Print the lines beginning with the one that contains "Line((0, half), (rocker_pivot, half))" and ending with the one that contains "nodes[node].hide_render = nodes[node].hide_viewport", exactly, both included, and no other lines.

####

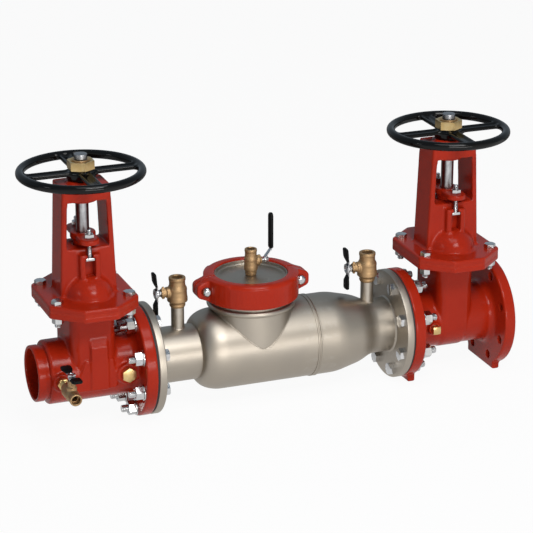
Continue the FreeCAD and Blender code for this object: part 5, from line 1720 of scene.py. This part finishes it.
@dataclass
class Studio:
    """Pale floor, soft lamps and the camera at the photograph's angle."""

    camera_place: Vector = field(default_factory=lambda: Vector((-1.0268, -3.9556, 1.6874)))
    target: Vector = field(default_factory=lambda: Vector((0.500161, 0.0, 0.161543)))
    lens: float = 149.48
    floor_size: float = 14.0
    floor_colour: tuple[float, float, float, float] = (0.86, 0.86, 0.86, 1)
    floor_white: float = 0.94
    mirrored_share: float = 0.9
    # Glow levels of the floor as seen in reflections: full in front, dimmer near the object and behind it,
    # which is painted shade.
    front_white: float = 1.0
    near_white: float = 0.80
    far_share: float = 0.25
    ambient: float = 0.22
    overhead: float = 0.38
    camera_side: float = 0.95
    behind: float = 0.40
    cool: tuple[float, float, float] = (0.74, 0.87, 1.0)
    warm: tuple[float, float, float] = (1.0, 0.95, 0.88)

    def floor(self) -> None:
        """White floor that keeps a faint shadow and looks white to the camera. To glossy rays it glows full
        in front and dimmer near and behind the object, which is painted shade in reflections.
        """
        bm = bmesh.new()
        bmesh.ops.create_grid(bm, x_segments=1, y_segments=1, size=self.floor_size)
        for vert in bm.verts:
            vert.co.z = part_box("outlet_valve_body")[0].z
        floor = new_object(bm)
        floor.name = "floor"
        material = bpy.data.materials.new("floor")
        graph = Graph.cleared(material)
        plain = graph.make("ShaderNodeBsdfPrincipled", {"Base Color": self.floor_colour, "Roughness": 0.9})
        place = graph.make("ShaderNodeNewGeometry").outputs["Position"]
        depth = graph.make("ShaderNodeSeparateXYZ", {0: place}).outputs["Y"]
        # Painted shade in reflections: the floor's glow is dimmed near the object and falls off further
        # behind it.
        painted_shade_near = graph.ramp(depth, (-0.40, -0.05), (self.front_white, self.near_white))
        painted_shade_behind = graph.ramp(depth, (0.0, 0.4), (1.0, self.far_share))
        direct = graph.make("ShaderNodeLightPath").outputs["Is Camera Ray"]
        strength = graph.mix(direct, graph.math("MULTIPLY", painted_shade_near, painted_shade_behind), 1.0)
        white = graph.make("ShaderNodeEmission", {"Color": WHITE, "Strength": strength})
        share = self.seen_share(graph, self.floor_white, self.mirrored_share)
        mix = graph.make("ShaderNodeMixShader", {0: share, 1: plain, 2: white})
        graph.make("ShaderNodeOutputMaterial", {"Surface": mix})
        floor.data.materials.append(material)

    @staticmethod
    def seen_share(graph: Graph, straight: float, mirrored: float) -> bpy.types.NodeSocket:
        """Share of a background's own white, by the kind of ray.

        Args:
            graph: The tree that it is added to.
            straight: Share for camera rays.
            mirrored: Share for rays off shiny surfaces and through clear ones.

        Returns:
            The output socket with the share.
        """
        rays = graph.make("ShaderNodeLightPath").outputs
        direct = graph.math("MULTIPLY", rays["Is Camera Ray"], straight)
        other = graph.math("MAXIMUM", rays["Is Glossy Ray"], rays["Is Transmission Ray"])
        return graph.math("MAXIMUM", direct, graph.math("MULTIPLY", other, mirrored))

    def world(self) -> None:
        """Surroundings: white to the camera, mirrored warm on its own side and cooler behind."""
        world = bpy.data.worlds.new("surroundings")
        bpy.context.scene.world = world
        graph = Graph.cleared(world)
        way = graph.make("ShaderNodeTexCoord").outputs["Generated"]
        parts = graph.make("ShaderNodeSeparateXYZ", {0: way}).outputs
        facing_camera = graph.ramp(parts["Y"], (-0.30, -0.92))
        level = graph.mix(facing_camera, self.behind, self.camera_side)
        shade = graph.mix(graph.ramp(parts["Z"], (0.15, 0.7)), level, self.overhead)
        direct = graph.make("ShaderNodeLightPath").outputs["Is Camera Ray"]
        seen = graph.math("MAXIMUM", direct, shade)
        strength = graph.mix(self.seen_share(graph, 1.0, 1.0), self.ambient, seen)
        colour = graph.blend(direct, graph.blend(facing_camera, (*self.cool, 1), (*self.warm, 1)), WHITE)
        sky = graph.make("ShaderNodeBackground", {"Color": colour, "Strength": strength})
        graph.make("ShaderNodeOutputWorld", {"Surface": sky})

    def aimed(self, name: str, data: bpy.types.ID, place: Sequence[float]) -> bpy.types.Object:
        """Add a lamp or camera that points at the target.

        Args:
            name: Its name.
            data: The lamp's or camera's data.
            place: Where it stands.

        Returns:
            The object.
        """
        obj = linked(name, data)
        obj.location = place
        obj.rotation_euler = (self.target - Vector(place)).to_track_quat("-Z", "Y").to_euler()
        return obj

    def lamp(self, name: str, place: Sequence[float], size: tuple[float, float], power: float) -> None:
        """Add a soft lamp.

        Args:
            name: Name of the lamp.
            place: Where it stands.
            size: Width and height of its panel.
            power: Its power in watts.
        """
        light = bpy.data.lights.new(name, "AREA")
        light.shape = "RECTANGLE"
        light.size, light.size_y = size
        light.energy = power
        self.aimed(name, light, place)

    def camera(self) -> None:
        """Set the camera at the photograph's place and angle."""
        data = bpy.data.cameras.new("camera")
        data.lens = self.lens
        data.sensor_width = 36.0
        data.clip_end = 60.0
        bpy.context.scene.camera = self.aimed("camera", data, self.camera_place)

    def build(self) -> None:
        """Set up the whole studio."""
        bpy.context.scene.view_settings.view_transform = "Standard"
        self.floor()
        self.world()
        self.lamp("key", (0.6, -2.35, 2.6), (1.5, 0.8), 47)
        self.lamp("high", (0.5, -1.0, 2.9), (1.8, 0.9), 20)
        self.lamp("front", (0.55, -3.3, 0.35), (2.2, 0.7), 34)
        self.lamp("fill", (-2.9, -0.6, 1.7), (0.6, 0.6), 4)
        self.camera()


def main() -> None:
    """Build the assembly's parts in order."""
    logging.basicConfig(level=logging.INFO, format="%(name)s: %(message)s")
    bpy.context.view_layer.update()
    Studio().build()
    shop = Workshop(FINISHES)
    valves = [GateValve(shop, "inlet", True), GateValve(shop, "outlet", False)]
    for valve in valves:
        valve.build()
    Fastenings(shop, [valve.stem_x for valve in valves]).build()
    for part in (Housing, ClampedCover, TestCocks, CheckValves):
        part(shop).build()


if __name__ == "__main__":
    main()
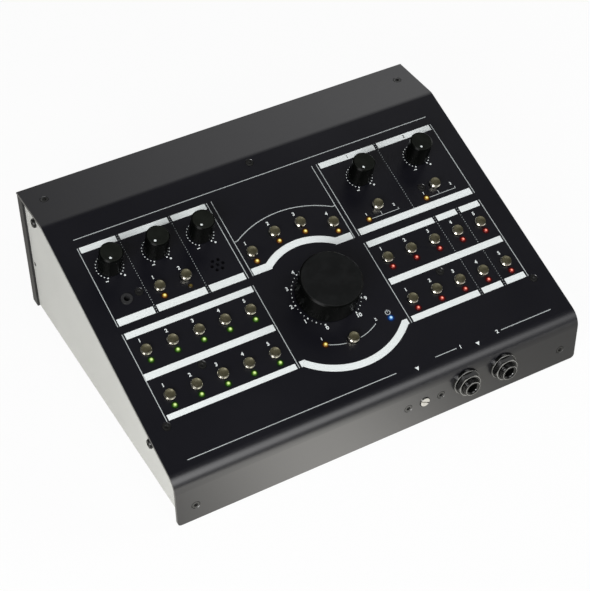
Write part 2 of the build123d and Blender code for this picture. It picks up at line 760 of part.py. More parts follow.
with BuildPart() as front_nut:
    Cylinder(nut_flange_radius, nut_flange, align=(Align.CENTER, Align.CENTER, Align.MIN))
    with BuildSketch(Plane.XY.offset(nut_flange)):
        RegularPolygon(nut_flats / 2, 6, major_radius=False)
    extrude(amount=nut_height - nut_flange)
    with Locations((0, 0, nut_height)):
        Hole(barrel_radius + seat / 2, depth=nut_height)

with BuildPart() as rear_nut:
    with BuildSketch():
        RegularPolygon(nut_flats / 2, 6, major_radius=False)
    extrude(amount=rear_nut_height)
    with Locations((0, 0, rear_nut_height)):
        Hole(barrel_radius + seat / 2, depth=rear_nut_height)

with BuildPart() as jack_nuts:
    with Locations(*on_lip(front_jacks)):
        add(front_nut.part)
    with Locations(*on_back(rear_jacks)):
        add(rear_nut.part)
save(jack_nuts, "jack_nuts")

# ---------------------------------------------------------------- rear wall sockets

with BuildPart() as socket_blank:
    with BuildSketch():
        RectangleRounded(*socket_flange, socket_corner)
    extrude(amount=socket_flange_proud)
    Cylinder(socket_body_radius, socket_body_length, align=(Align.CENTER, Align.CENTER, Align.MAX))

with BuildPart() as input_socket:
    add(socket_blank.part)
    with Locations((0, 0, socket_flange_proud)):
        Hole(mouth_radius, depth=mouth_depth)
    # Gap round the contact block, for the shell of the cable's plug
    with BuildSketch(Plane.XY.offset(socket_flange_proud - mouth_depth)):
        Circle(cup_radius)
        Circle(contact_block_radius, mode=Mode.SUBTRACT)
    extrude(amount=mouth_depth - cup_depth, mode=Mode.SUBTRACT)
    with Locations((0, 0, socket_flange_proud - mouth_depth)):
        with PolarLocations(pin_circle, 3, start_angle=90):
            Hole(contact_radius, depth=contact_depth)

with BuildPart() as output_socket:
    add(socket_blank.part)
    with Locations((0, 0, socket_flange_proud)):
        Hole(mouth_radius, depth=mouth_depth)
        Hole(cup_radius, depth=cup_depth)
    with Locations((0, 0, socket_flange_proud - cup_depth)):
        with PolarLocations(pin_circle, 3, start_angle=90):
            Cylinder(pin_radius, pin_length, align=(Align.CENTER, Align.CENTER, Align.MIN))

with BuildPart() as input_sockets:
    with Locations(*on_back(inputs)):
        add(input_socket.part)
save(input_sockets, "input_sockets")

with BuildPart() as output_sockets:
    with Locations(*on_back(outputs)):
        add(output_socket.part)
save(output_sockets, "output_sockets")

with BuildPart() as power_inlet:
    with BuildSketch(back):
        with Locations((-inlet_x, inlet_z)):
            RectangleRounded(*inlet_flange, inlet_corner)
    extrude(amount=inlet_flange_proud)
    with BuildSketch(back):
        with Locations((-inlet_x, inlet_z)):
            Rectangle(inlet_body[0], inlet_body[1])
    extrude(amount=-inlet_body[2])
    with BuildSketch(back.offset(inlet_flange_proud)):
        with Locations((-inlet_x, inlet_z - inlet_mouth_drop)):
            inlet_hole = Rectangle(*inlet_mouth)
        chamfer(inlet_hole.vertices().group_by(Axis.Y)[-1], inlet_mouth_chamfer)
    extrude(amount=-inlet_mouth_depth, mode=Mode.SUBTRACT)
    with BuildSketch(back.offset(inlet_flange_proud - inlet_mouth_depth)):
        with Locations(*[(-inlet_x + x, inlet_z - inlet_mouth_drop + z) for x, z in blade_spots]):
            Rectangle(blade[1], blade[0])
    extrude(amount=blade[2])
    with BuildSketch(back.offset(inlet_flange_proud)):
        with Locations((-inlet_x, inlet_z + fuse_drawer_lift)):
            Rectangle(fuse_drawer[0], fuse_drawer[1])
            Rectangle(fuse_drawer[0] - fuse_drawer[2], fuse_drawer[1] - fuse_drawer[2], mode=Mode.SUBTRACT)
    extrude(amount=-fuse_drawer[2], mode=Mode.SUBTRACT)
    with BuildSketch(back.offset(inlet_flange_proud)):
        with Locations((-inlet_x, inlet_z + rocker_lift)):
            Rectangle(rocker_pocket[0], rocker_pocket[1])
    extrude(amount=-rocker_pocket[2], mode=Mode.SUBTRACT)
save(power_inlet, "power_inlet")

with BuildPart() as power_rocker:
    pivot_y = y_rear + inlet_flange_proud - rocker_face - rocker_pivot
    tilt = radians(rocker_tilt)
    rocker_plane = Plane(origin=(inlet_x - rocker_size[0] / 2, pivot_y, inlet_z + rocker_lift),
                         x_dir=(0, cos(tilt), sin(tilt)), z_dir=(1, 0, 0))
    half = rocker_size[1] / 2
    with BuildSketch(rocker_plane):
        with BuildLine():
            Polyline((rocker_pivot, half), (rocker_pivot - rocker_v, 0), (rocker_pivot, -half), (0, -half))
            ThreePointArc((0, -half), (-half * 0.8, 0), (0, half))
            Line((0, half), (rocker_pivot, half))
        make_face()
    extrude(amount=rocker_size[0])
save(power_rocker, "power_rocker")
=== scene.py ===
from functools import partialmethod
from math import atan2, cos, degrees, pi, radians, sin, sqrt, tau

import bmesh
import bpy
from mathutils import Matrix, Vector


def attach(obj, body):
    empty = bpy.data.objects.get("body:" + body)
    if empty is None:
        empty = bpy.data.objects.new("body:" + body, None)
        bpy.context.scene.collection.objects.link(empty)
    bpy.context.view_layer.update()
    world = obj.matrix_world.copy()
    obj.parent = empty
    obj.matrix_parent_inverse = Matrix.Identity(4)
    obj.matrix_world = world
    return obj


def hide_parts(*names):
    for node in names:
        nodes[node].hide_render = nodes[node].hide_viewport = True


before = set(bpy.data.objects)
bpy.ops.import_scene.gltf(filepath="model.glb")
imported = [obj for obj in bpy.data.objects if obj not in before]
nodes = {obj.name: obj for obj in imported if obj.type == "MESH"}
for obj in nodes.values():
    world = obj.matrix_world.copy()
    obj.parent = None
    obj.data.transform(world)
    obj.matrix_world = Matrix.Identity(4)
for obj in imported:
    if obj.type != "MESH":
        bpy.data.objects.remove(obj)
for leftover in ("Cube", "Light", "Camera"):
    if leftover in bpy.data.objects:
        bpy.data.objects.remove(bpy.data.objects[leftover])
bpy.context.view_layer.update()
scene = bpy.context.scene

# Sizes are millimetres here and become metres when they are placed.
MM = 0.001

# -------- the console's sizes

height = 97.8
fold_height = 34.3
shelf_depth = 39.25
y_front, y_rear = -102.0, 108.0
bend_y = y_rear - shelf_depth
cheek_x = 136.0
slope = atan2(height - fold_height, bend_y - y_front)

# Places on the control panel: u to the right of its middle, v down the slope from its upper fold
button_pitch = 17.0
columns = [47.4 + i * button_pitch for i in range(5)]
left_columns = [-u for u in reversed(columns)]
button_rows = (99.0, 130.2)
upper_row = 63.7
talkback_u = (-89.9, -72.9)
phones_u = (60.0, 102.0)
speaker_spots = [(-28.3, upper_row), (-9.0, 56.2), (9.0, 56.2), (28.3, upper_row)]
level_v = 140.2
led_drop = 6.9
power_u = 28.3
master_v = 106.8
dial_v = 40.2
small_dials = {"aux": -111.4, "talkback": -81.4, "cue": -51.6, "phones_1": 60.0, "phones_2": 102.0}
knob_angles = {"aux": -150.0, "talkback": -132.0, "cue": -140.0, "phones_1": -144.0, "phones_2": -147.0}
small_knob_top, master_knob_top = 16.8, 18.0
microphone = (-51.6, upper_row)

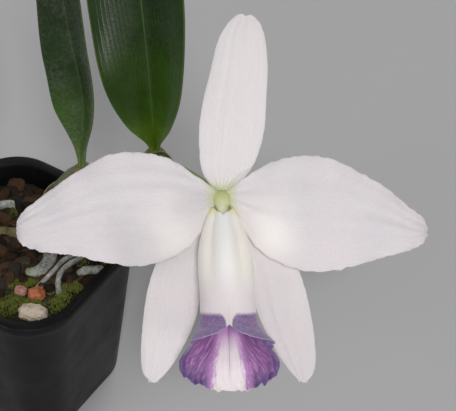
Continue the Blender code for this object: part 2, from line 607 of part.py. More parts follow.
def root_radii(count, radius):
    """A root's radius at each point: even, then drawn in over its last quarter."""
    share = np.linspace(0, 1, count)
    return MM * radius * np.minimum(1, 0.62 + 1.6 * (1 - share))


def roots_and_sockets(where, cutters):
    """Rhizome, roots, bulb feet and loose chunks, each with the hole that the mix leaves for it."""
    sockets = []
    silver = material("root_silver", (0.52, 0.55, 0.50), 0.7)
    for name, points, radius in ROOTS:
        line = root_points(points)
        radii = root_radii(len(line), radius)
        tube(name, line, radii, where, silver)
        hole = tube("hole_" + name, stretched(line), radii + CLEARANCE, cutters)
        sockets.append(mesh_from_curve(hole, cutters))
    creeping, thick = rhizome_line()
    hole = tube("hole_rhizome", stretched(creeping), thick + CLEARANCE, cutters)
    sockets.append(mesh_from_curve(hole, cutters))
    for name, size, place, turn, seed, colour in CHUNKS:
        chunk(name, size, place, turn, seed, colour, where)
        sockets.append(chunk("hole_" + name, size, place, turn, seed, None, cutters, CLEARANCE * 1.5))
    for piece in sockets:
        as_cutter(piece)
    return sockets


def stretched(line):
    """The same line, its two ends pushed out by one clearance, so a hole is deeper than what it holds."""
    longer = np.array(line)
    for end, inner in ((0, 1), (-1, -2)):
        outward = longer[end] - longer[inner]
        longer[end] += outward / np.linalg.norm(outward) * CLEARANCE
    return longer


def rhizome_line():
    """Points along the creeping stem that carries the pseudobulbs, with its radius at each."""
    creeping = along(MM * np.array(RHIZOME, float), np.linspace(0, 1, 21))
    return creeping, np.full(len(creeping), RHIZOME_RADIUS * MM)


def rhizome(where):
    creeping, thick = rhizome_line()
    return tube("rhizome", creeping, thick, where, material("rhizome", (0.20, 0.16, 0.08), 0.75))


def clear_scene():
    for piece in list(bpy.data.objects):
        bpy.data.objects.remove(piece)


def main():
    clear_scene()
    parts = collection("cattleya_orchid")
    cutters = collection("cutters")
    pot(parts, cutters)
    sockets = roots_and_sockets(parts, cutters)
    rhizome(parts)
    green = material("bulb_green", (0.17, 0.22, 0.07), 0.45)
    papery = material("dry_bract", (0.46, 0.38, 0.24), 0.8)
    for name, foot, top, bow, radius in BULBS:
        raised = (*foot, BULB_FOOT_LEVEL)
        pseudobulb(name, raised, top, bow, radius, parts, green)
        bract(name.replace("pseudobulb", "bract"), raised, top, bow, radius, parts, papery)
    leaf_green = material("leaf_green", (0.035, 0.10, 0.02), 0.3)
    for name, base, line, half_widths, turn in LEAVES:
        leaf(name, base, line, half_widths, turn, parts, leaf_green)
    growing_medium(parts, cutters, sockets)
    bloom(parts)


main()
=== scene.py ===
"""The looks of a potted cattleya orchid with one open bloom, in metres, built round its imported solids."""
import json
import math

import bpy
import numpy as np
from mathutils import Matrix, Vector

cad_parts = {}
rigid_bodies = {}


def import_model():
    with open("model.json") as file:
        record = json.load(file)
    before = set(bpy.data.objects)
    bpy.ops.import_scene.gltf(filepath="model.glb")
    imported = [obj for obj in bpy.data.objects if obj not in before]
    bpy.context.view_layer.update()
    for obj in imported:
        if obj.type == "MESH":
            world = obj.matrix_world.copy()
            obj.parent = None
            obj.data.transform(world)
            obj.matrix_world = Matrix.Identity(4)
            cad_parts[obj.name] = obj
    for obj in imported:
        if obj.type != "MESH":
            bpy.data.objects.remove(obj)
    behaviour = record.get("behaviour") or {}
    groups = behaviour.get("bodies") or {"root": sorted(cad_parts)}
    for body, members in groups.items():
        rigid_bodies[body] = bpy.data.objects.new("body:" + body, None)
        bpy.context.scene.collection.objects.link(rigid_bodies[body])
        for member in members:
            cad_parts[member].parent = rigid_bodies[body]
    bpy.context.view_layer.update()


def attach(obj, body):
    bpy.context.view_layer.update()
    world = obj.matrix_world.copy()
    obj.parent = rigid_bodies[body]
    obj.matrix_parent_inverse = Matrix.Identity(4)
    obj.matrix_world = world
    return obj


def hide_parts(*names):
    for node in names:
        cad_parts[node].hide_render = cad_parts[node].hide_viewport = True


for startup in list(bpy.data.objects):
    bpy.data.objects.remove(startup)
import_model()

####

**WORKED SOLUTION**
            Line((0, half), (rocker_pivot, half))
        make_face()
    extrude(amount=rocker_size[0])
save(power_rocker, "power_rocker")
=== scene.py ===
from functools import partialmethod
from math import atan2, cos, degrees, pi, radians, sin, sqrt, tau

import bmesh
import bpy
from mathutils import Matrix, Vector


def attach(obj, body):
    empty = bpy.data.objects.get("body:" + body)
    if empty is None:
        empty = bpy.data.objects.new("body:" + body, None)
        bpy.context.scene.collection.objects.link(empty)
    bpy.context.view_layer.update()
    world = obj.matrix_world.copy()
    obj.parent = empty
    obj.matrix_parent_inverse = Matrix.Identity(4)
    obj.matrix_world = world
    return obj


def hide_parts(*names):
    for node in names:
        nodes[node].hide_render = nodes[node].hide_viewport = True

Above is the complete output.